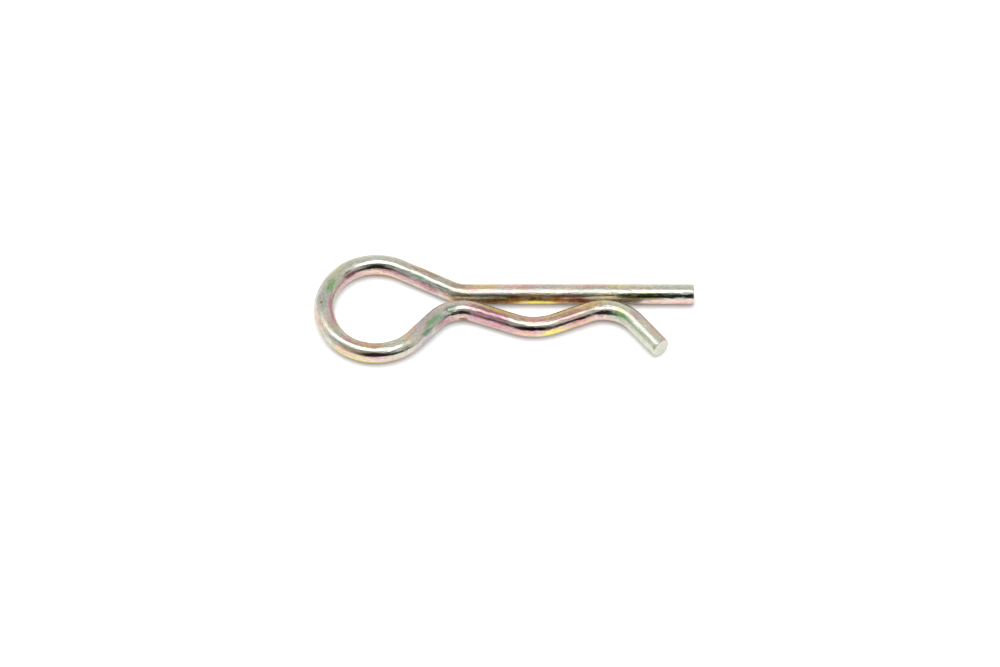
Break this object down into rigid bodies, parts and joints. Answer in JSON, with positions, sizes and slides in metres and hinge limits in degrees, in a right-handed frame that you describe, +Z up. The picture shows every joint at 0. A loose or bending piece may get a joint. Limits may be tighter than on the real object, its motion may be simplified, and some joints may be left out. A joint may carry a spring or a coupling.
{
  "type": "hairpin cotter pin",
  "caption": "Spring-wire hairpin cotter: a straight leg that goes through a cross-drilled shaft, a round eye to pull it by, and a waved leg whose belly grips the shaft's outside.",
  "frame": {"origin": "under the middle of the clip's outline, on the surface that the clip lies on", "axes": "+X along the straight leg towards both leg ends, +Y from the waved leg to the straight leg, +Z up out of the flat that the wire is bent in"},
  "size_m": [0.0568, 0.0202, 0.003],
  "materials": {
    "zinc_wire": "zinc plated spring steel with a yellow iridescent chromate, satin to bright"
  },
  "bodies": {
    "root": {"clip_wire": "zinc_wire"}
  },
  "joints": []
}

WORK INSTRUCTIONS
Please restate the whole listing word for word.

EXPECTED ANSWER
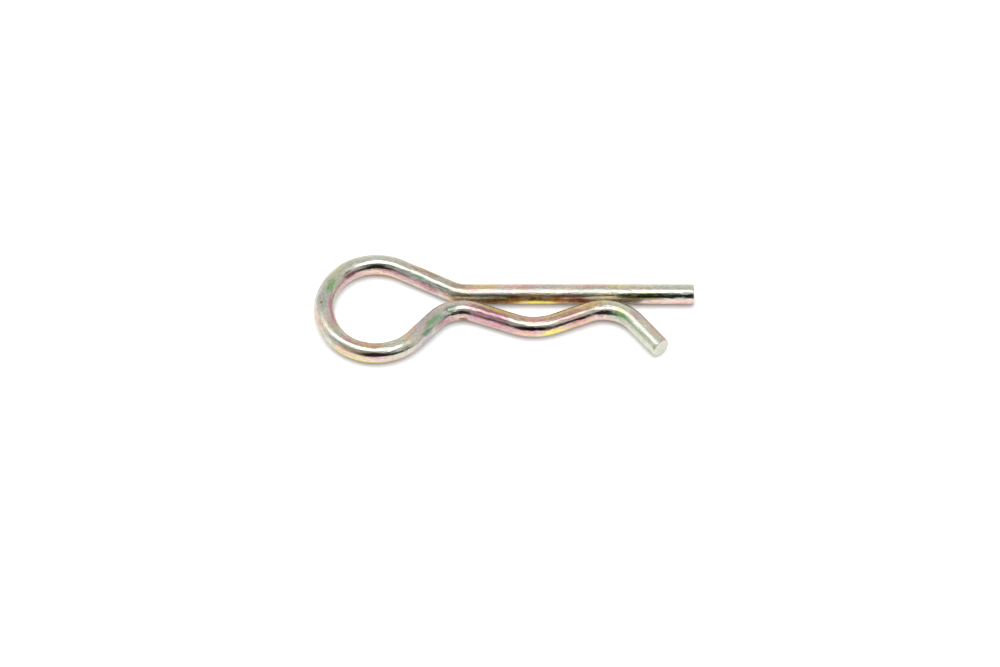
Break this object down into rigid bodies, parts and joints. Answer in JSON, with positions, sizes and slides in metres and hinge limits in degrees, in a right-handed frame that you describe, +Z up. The picture shows every joint at 0. A loose or bending piece may get a joint. Limits may be tighter than on the real object, its motion may be simplified, and some joints may be left out. A joint may carry a spring or a coupling.
{
  "type": "hairpin cotter pin",
  "caption": "Spring-wire hairpin cotter: a straight leg that goes through a cross-drilled shaft, a round eye to pull it by, and a waved leg whose belly grips the shaft's outside.",
  "frame": {"origin": "under the middle of the clip's outline, on the surface that the clip lies on", "axes": "+X along the straight leg towards both leg ends, +Y from the waved leg to the straight leg, +Z up out of the flat that the wire is bent in"},
  "size_m": [0.0568, 0.0202, 0.003],
  "materials": {
    "zinc_wire": "zinc plated spring steel with a yellow iridescent chromate, satin to bright"
  },
  "bodies": {
    "root": {"clip_wire": "zinc_wire"}
  },
  "joints": []
}